▶ _Directions for this task_:
Make an exact copy, from the records below, of the lines from the line containing "obj.parent = None" to the line containing "self.count = 0", both lines included, excluding pictures.

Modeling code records
#####

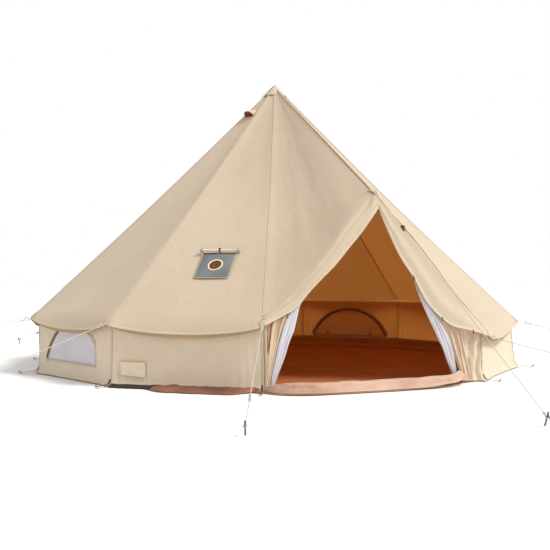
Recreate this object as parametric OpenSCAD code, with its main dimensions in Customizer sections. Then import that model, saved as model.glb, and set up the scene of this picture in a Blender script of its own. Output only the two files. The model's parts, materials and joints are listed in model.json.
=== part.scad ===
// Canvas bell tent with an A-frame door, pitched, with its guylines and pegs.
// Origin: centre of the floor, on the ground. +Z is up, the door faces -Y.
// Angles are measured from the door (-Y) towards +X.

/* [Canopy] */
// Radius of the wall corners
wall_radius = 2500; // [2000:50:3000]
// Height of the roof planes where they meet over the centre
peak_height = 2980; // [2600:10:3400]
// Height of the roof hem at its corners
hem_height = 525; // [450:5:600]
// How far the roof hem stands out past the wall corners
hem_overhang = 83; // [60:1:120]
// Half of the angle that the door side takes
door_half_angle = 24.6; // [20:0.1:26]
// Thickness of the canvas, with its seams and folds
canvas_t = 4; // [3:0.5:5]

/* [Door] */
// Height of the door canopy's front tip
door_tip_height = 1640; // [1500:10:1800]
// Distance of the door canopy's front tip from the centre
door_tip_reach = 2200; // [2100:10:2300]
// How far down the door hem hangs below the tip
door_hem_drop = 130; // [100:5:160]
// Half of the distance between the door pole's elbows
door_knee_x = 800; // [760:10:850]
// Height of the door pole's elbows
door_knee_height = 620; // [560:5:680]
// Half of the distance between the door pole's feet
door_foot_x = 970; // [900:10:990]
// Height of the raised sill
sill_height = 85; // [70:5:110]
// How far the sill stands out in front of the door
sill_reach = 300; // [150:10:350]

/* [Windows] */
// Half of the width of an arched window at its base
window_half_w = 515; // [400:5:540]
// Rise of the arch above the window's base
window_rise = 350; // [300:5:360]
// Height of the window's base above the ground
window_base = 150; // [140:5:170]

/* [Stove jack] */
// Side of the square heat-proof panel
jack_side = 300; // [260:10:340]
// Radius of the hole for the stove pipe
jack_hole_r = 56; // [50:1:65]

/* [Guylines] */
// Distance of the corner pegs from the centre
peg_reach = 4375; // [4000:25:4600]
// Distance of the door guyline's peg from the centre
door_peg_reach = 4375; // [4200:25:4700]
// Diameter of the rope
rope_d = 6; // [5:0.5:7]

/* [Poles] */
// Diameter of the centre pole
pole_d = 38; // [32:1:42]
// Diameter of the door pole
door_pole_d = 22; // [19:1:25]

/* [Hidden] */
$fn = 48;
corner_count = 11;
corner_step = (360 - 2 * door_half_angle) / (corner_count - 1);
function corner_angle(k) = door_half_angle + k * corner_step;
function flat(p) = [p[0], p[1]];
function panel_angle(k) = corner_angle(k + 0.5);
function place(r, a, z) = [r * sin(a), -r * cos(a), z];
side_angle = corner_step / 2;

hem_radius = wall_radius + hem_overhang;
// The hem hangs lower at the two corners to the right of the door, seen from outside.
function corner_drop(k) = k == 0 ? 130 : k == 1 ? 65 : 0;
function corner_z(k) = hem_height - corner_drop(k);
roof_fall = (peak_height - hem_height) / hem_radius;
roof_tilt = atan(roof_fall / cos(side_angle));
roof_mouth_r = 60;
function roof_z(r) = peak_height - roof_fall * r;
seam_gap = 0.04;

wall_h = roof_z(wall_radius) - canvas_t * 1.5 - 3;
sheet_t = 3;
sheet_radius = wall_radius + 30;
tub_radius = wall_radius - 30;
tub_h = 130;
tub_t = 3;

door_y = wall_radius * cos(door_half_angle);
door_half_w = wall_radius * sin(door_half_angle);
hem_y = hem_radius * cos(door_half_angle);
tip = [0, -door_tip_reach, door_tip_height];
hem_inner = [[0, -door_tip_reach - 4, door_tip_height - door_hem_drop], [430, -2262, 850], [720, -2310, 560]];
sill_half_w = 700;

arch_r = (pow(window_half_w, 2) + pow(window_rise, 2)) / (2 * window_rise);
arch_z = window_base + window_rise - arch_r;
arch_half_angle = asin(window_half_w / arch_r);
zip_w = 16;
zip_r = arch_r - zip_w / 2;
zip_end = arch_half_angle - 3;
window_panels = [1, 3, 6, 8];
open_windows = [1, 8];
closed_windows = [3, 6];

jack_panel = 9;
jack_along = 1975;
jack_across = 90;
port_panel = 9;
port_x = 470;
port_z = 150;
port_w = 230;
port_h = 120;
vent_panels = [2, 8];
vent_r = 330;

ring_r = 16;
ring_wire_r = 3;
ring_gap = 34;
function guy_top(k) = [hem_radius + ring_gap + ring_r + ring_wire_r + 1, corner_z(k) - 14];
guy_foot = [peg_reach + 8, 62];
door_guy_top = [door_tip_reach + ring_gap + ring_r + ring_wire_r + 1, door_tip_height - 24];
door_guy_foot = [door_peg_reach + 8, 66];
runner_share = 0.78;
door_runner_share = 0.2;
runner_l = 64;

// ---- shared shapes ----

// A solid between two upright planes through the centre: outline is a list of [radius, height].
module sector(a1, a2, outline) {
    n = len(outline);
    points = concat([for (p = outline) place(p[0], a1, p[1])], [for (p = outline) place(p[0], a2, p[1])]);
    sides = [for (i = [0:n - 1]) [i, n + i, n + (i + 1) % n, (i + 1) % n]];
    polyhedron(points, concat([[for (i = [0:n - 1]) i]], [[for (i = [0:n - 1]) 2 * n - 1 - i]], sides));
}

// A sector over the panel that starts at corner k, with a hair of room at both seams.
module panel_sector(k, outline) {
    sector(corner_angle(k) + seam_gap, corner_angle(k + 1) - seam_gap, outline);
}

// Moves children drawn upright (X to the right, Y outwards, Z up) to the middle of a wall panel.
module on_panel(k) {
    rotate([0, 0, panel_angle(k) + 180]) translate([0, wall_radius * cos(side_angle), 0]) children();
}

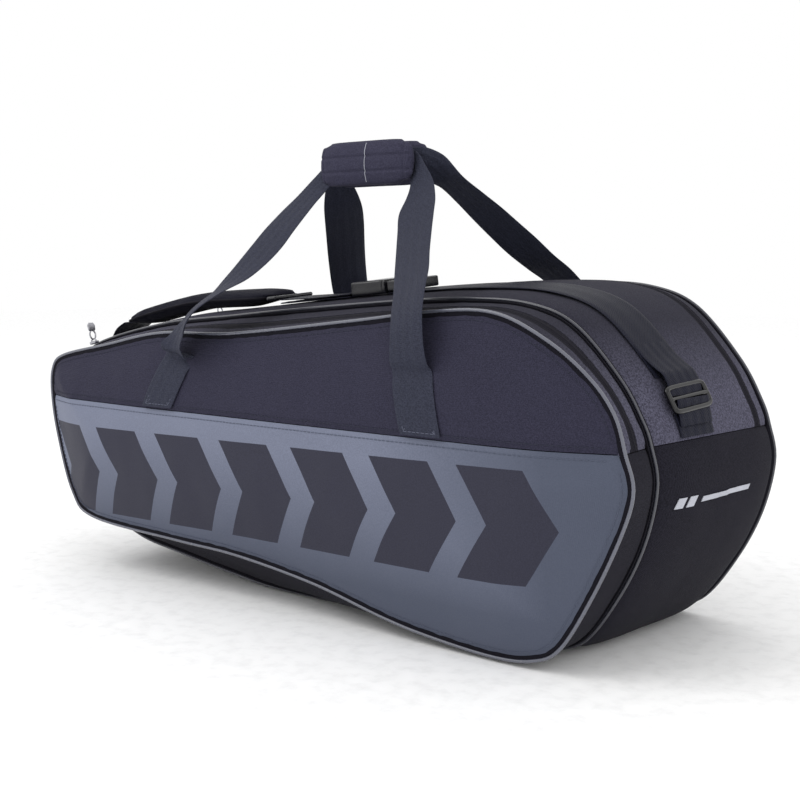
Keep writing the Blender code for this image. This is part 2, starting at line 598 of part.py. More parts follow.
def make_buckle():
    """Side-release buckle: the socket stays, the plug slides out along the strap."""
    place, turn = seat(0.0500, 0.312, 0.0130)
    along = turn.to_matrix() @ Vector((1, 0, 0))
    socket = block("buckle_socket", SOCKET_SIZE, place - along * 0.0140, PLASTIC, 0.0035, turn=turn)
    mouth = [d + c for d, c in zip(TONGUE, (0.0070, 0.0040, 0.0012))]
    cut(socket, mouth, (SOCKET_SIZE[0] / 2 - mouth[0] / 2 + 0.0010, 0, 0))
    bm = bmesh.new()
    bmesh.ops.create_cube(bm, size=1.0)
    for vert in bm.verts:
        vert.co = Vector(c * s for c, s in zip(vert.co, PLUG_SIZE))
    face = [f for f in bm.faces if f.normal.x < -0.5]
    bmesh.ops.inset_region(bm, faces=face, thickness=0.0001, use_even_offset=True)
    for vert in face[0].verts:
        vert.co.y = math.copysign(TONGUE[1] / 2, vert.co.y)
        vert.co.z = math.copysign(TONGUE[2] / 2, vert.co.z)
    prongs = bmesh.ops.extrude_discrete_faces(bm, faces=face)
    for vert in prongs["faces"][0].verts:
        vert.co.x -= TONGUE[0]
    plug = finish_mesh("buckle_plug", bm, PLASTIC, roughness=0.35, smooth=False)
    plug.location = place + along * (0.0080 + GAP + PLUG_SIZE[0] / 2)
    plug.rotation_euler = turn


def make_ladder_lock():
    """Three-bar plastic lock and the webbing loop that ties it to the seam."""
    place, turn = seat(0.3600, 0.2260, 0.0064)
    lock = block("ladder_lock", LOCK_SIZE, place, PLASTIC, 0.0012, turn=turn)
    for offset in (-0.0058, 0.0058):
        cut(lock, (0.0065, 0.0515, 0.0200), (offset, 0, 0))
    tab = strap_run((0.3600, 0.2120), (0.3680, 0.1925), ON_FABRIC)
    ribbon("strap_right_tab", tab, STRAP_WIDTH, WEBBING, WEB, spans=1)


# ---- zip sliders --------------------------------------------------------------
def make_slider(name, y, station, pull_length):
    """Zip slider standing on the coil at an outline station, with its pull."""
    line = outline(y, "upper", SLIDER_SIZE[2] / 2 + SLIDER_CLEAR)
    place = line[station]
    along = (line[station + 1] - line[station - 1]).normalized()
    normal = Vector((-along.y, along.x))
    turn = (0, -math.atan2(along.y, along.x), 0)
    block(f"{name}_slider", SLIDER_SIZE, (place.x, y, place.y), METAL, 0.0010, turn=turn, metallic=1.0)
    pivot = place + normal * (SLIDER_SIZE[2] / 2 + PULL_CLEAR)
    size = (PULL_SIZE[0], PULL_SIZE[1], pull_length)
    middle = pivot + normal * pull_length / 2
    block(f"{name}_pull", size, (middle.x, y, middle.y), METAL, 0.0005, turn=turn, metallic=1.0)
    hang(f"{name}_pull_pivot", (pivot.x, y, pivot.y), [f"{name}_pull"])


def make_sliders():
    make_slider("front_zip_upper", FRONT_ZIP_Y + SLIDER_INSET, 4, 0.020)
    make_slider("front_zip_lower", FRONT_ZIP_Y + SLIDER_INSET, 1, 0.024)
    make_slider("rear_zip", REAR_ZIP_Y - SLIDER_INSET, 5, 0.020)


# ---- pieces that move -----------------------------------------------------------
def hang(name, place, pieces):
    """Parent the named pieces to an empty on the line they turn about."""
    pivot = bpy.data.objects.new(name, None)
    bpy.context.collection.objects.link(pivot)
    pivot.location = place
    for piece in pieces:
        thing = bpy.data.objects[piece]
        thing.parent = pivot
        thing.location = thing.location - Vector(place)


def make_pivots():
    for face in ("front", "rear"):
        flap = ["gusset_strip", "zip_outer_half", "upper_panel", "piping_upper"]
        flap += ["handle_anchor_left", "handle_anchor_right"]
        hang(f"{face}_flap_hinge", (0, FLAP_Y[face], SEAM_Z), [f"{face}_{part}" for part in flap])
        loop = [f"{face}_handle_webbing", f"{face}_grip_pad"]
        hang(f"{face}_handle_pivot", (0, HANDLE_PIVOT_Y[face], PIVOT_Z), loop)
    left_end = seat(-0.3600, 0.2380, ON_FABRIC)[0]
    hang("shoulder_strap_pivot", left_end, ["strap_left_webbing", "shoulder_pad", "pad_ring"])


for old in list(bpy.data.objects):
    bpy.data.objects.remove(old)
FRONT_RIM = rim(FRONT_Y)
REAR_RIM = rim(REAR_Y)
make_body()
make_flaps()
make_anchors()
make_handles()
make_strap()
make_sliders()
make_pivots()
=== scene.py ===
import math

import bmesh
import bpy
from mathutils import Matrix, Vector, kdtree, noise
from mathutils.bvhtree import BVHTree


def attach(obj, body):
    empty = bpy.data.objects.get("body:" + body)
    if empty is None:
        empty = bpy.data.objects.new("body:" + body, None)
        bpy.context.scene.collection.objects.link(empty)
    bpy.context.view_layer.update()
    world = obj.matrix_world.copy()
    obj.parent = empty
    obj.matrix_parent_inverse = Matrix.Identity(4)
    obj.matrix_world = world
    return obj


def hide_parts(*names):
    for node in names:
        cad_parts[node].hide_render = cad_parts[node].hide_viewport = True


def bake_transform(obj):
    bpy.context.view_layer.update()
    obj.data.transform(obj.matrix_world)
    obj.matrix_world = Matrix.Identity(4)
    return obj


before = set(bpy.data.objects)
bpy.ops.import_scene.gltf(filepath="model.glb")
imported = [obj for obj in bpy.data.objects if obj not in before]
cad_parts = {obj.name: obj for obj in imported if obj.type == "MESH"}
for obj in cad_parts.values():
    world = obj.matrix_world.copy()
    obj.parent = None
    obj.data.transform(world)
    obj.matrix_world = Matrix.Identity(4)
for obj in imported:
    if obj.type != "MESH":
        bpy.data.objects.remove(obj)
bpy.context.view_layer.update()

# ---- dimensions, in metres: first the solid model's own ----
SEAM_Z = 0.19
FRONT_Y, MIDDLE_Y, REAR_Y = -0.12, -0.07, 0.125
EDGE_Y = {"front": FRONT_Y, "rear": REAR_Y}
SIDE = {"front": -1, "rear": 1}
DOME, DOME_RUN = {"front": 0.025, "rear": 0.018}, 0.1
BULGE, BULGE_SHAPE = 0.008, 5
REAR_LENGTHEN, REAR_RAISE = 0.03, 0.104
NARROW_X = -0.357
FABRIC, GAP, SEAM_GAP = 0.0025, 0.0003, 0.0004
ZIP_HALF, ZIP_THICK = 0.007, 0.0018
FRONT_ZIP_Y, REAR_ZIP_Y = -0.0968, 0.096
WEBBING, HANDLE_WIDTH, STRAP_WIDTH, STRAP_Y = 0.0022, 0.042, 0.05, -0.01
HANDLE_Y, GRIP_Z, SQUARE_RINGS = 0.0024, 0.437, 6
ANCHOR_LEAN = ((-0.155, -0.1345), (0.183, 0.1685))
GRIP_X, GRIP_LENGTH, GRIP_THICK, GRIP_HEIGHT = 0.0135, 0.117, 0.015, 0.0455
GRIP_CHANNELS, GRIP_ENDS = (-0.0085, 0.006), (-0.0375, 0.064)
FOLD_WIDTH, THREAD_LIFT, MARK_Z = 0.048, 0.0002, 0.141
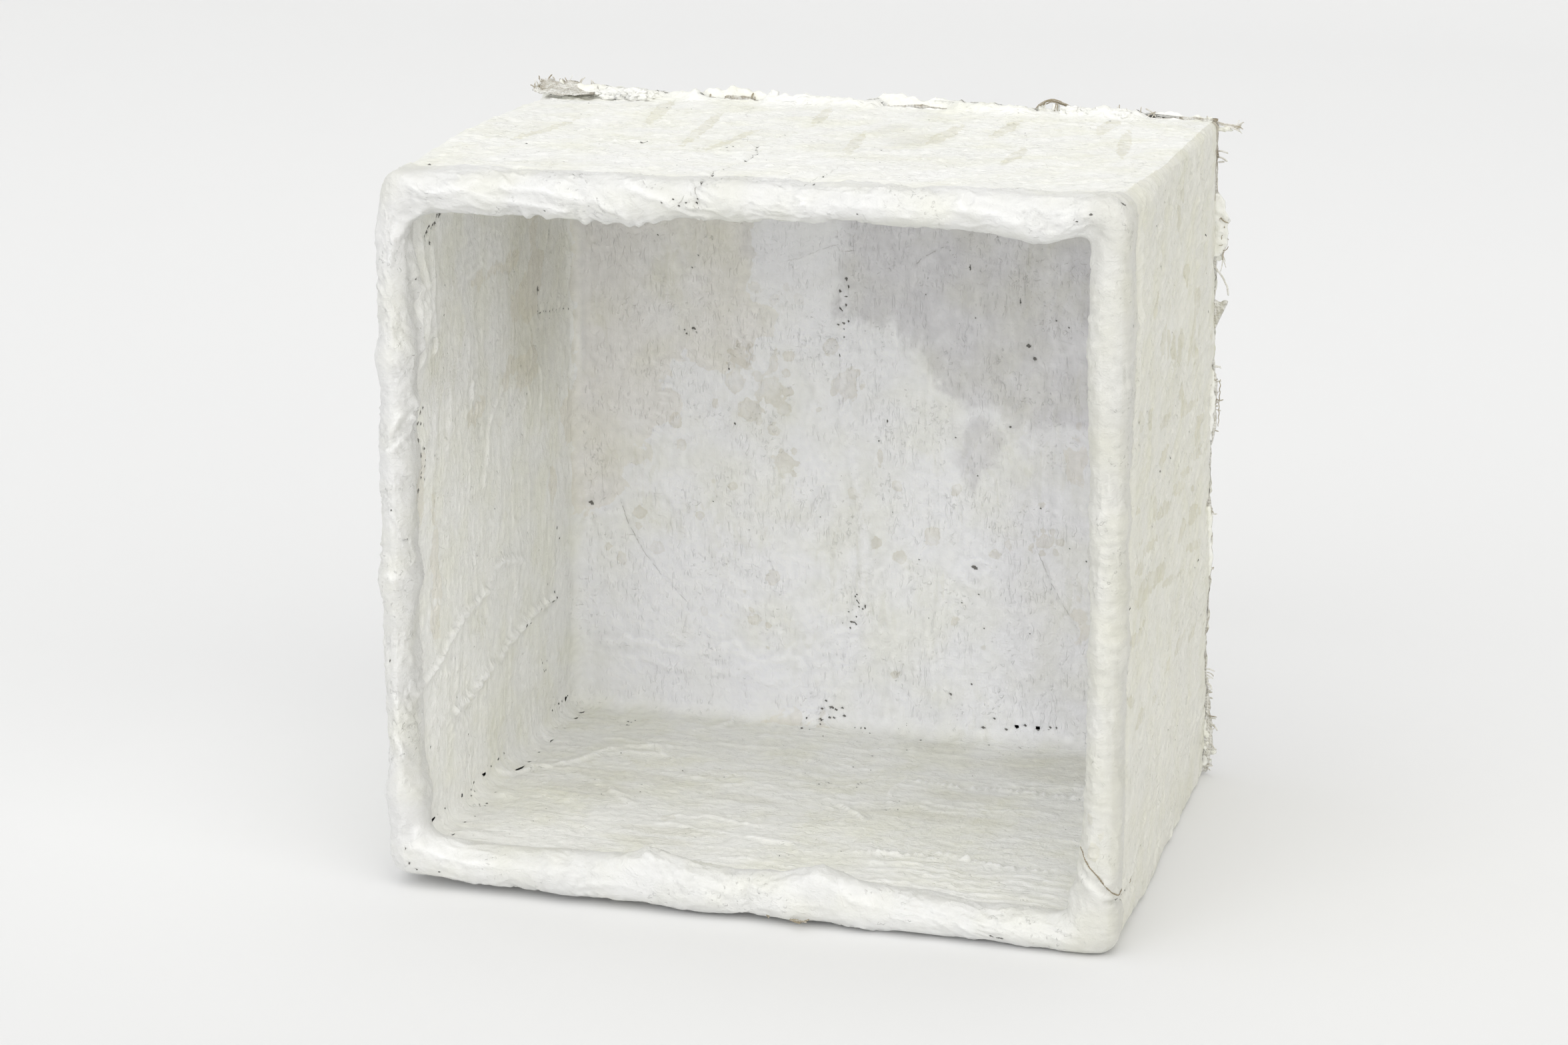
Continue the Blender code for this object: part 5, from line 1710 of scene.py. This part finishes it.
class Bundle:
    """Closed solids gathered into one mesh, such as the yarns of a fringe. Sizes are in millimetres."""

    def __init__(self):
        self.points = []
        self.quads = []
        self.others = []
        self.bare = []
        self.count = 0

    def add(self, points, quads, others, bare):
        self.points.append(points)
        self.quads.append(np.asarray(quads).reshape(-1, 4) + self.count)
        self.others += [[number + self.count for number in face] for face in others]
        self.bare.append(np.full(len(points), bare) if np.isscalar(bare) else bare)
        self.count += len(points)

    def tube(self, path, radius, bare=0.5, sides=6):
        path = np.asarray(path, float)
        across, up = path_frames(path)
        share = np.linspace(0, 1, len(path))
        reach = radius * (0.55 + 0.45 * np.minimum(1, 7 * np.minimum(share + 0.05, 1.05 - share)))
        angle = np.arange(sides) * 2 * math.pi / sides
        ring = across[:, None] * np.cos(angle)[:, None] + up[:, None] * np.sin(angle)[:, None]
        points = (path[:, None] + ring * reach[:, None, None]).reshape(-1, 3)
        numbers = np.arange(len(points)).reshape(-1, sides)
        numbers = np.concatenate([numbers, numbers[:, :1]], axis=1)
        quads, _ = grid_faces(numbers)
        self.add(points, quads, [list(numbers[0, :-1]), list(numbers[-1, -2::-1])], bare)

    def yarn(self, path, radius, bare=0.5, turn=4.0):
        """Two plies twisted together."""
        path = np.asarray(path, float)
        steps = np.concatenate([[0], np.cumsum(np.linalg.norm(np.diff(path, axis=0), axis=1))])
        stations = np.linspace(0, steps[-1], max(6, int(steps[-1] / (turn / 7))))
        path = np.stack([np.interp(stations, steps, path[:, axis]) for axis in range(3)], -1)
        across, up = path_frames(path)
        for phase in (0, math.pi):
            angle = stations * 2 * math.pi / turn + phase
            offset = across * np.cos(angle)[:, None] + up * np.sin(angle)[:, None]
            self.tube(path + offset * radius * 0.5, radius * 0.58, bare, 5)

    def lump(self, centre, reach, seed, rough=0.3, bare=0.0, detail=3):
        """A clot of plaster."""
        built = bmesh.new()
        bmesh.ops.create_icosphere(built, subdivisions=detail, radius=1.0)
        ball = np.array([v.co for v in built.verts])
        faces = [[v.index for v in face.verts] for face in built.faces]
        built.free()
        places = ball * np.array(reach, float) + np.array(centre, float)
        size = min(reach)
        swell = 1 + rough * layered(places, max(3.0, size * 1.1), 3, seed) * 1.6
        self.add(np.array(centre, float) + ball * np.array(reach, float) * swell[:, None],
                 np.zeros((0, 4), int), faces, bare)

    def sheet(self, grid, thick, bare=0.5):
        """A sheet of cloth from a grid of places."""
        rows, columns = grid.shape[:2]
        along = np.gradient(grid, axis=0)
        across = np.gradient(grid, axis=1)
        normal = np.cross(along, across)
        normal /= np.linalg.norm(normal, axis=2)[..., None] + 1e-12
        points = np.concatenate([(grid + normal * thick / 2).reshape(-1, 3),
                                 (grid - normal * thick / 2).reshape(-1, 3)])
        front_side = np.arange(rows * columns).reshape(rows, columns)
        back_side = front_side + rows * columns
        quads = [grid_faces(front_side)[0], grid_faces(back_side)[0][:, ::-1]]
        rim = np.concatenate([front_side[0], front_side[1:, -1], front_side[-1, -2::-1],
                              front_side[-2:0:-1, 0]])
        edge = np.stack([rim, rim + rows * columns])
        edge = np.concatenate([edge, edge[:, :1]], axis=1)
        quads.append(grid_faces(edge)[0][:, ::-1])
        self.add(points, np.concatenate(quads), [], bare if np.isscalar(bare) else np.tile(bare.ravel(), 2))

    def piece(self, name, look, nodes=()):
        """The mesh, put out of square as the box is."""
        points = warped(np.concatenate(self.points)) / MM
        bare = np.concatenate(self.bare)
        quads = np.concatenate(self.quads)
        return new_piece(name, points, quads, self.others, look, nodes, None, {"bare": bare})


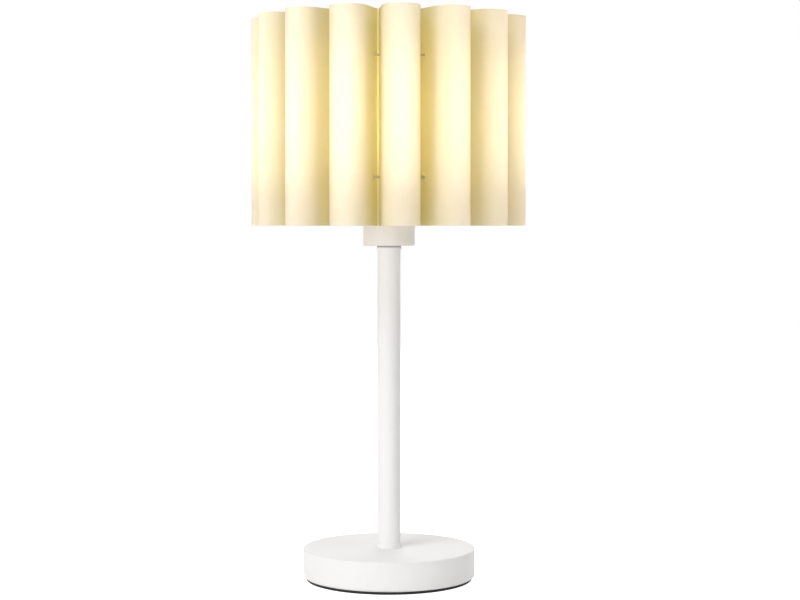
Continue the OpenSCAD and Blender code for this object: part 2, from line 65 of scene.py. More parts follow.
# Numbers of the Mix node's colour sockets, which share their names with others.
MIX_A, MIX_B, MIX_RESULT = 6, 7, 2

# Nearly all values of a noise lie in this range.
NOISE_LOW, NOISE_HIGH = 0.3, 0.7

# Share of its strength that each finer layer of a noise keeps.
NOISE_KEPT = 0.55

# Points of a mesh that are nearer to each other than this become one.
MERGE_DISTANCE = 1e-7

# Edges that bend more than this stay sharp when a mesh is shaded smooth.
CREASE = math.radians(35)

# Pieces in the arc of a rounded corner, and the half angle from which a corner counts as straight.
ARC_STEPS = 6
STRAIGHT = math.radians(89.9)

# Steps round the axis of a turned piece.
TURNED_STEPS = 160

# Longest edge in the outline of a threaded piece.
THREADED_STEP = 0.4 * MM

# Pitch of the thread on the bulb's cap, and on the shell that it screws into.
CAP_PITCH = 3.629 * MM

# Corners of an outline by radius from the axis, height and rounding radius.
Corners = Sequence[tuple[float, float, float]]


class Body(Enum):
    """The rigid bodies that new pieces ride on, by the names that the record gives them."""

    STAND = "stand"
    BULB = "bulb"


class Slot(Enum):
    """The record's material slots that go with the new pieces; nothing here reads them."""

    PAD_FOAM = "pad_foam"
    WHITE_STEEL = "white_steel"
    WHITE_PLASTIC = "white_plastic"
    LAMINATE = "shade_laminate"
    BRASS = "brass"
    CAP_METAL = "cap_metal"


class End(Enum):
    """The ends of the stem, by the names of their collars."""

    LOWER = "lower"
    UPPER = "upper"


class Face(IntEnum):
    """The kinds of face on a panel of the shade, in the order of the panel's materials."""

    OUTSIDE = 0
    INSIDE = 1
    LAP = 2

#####

▶ _Solution to this task_:
    obj.parent = None
    obj.data.transform(world)
    obj.matrix_world = Matrix.Identity(4)
for obj in imported:
    if obj.type != "MESH":
        bpy.data.objects.remove(obj)
bpy.context.view_layer.update()

# ---- dimensions, in metres: first the solid model's own ----
SEAM_Z = 0.19
FRONT_Y, MIDDLE_Y, REAR_Y = -0.12, -0.07, 0.125
EDGE_Y = {"front": FRONT_Y, "rear": REAR_Y}
SIDE = {"front": -1, "rear": 1}
DOME, DOME_RUN = {"front": 0.025, "rear": 0.018}, 0.1
BULGE, BULGE_SHAPE = 0.008, 5
REAR_LENGTHEN, REAR_RAISE = 0.03, 0.104
NARROW_X = -0.357
FABRIC, GAP, SEAM_GAP = 0.0025, 0.0003, 0.0004
ZIP_HALF, ZIP_THICK = 0.007, 0.0018
FRONT_ZIP_Y, REAR_ZIP_Y = -0.0968, 0.096
WEBBING, HANDLE_WIDTH, STRAP_WIDTH, STRAP_Y = 0.0022, 0.042, 0.05, -0.01
HANDLE_Y, GRIP_Z, SQUARE_RINGS = 0.0024, 0.437, 6
ANCHOR_LEAN = ((-0.155, -0.1345), (0.183, 0.1685))
GRIP_X, GRIP_LENGTH, GRIP_THICK, GRIP_HEIGHT = 0.0135, 0.117, 0.015, 0.0455
GRIP_CHANNELS, GRIP_ENDS = (-0.0085, 0.006), (-0.0375, 0.064)
FOLD_WIDTH, THREAD_LIFT, MARK_Z = 0.048, 0.0002, 0.141
Continue the Blender code for this object: part 5, from line 1710 of scene.py. This part finishes it.
class Bundle:
    """Closed solids gathered into one mesh, such as the yarns of a fringe. Sizes are in millimetres."""

    def __init__(self):
        self.points = []
        self.quads = []
        self.others = []
        self.bare = []
        self.count = 0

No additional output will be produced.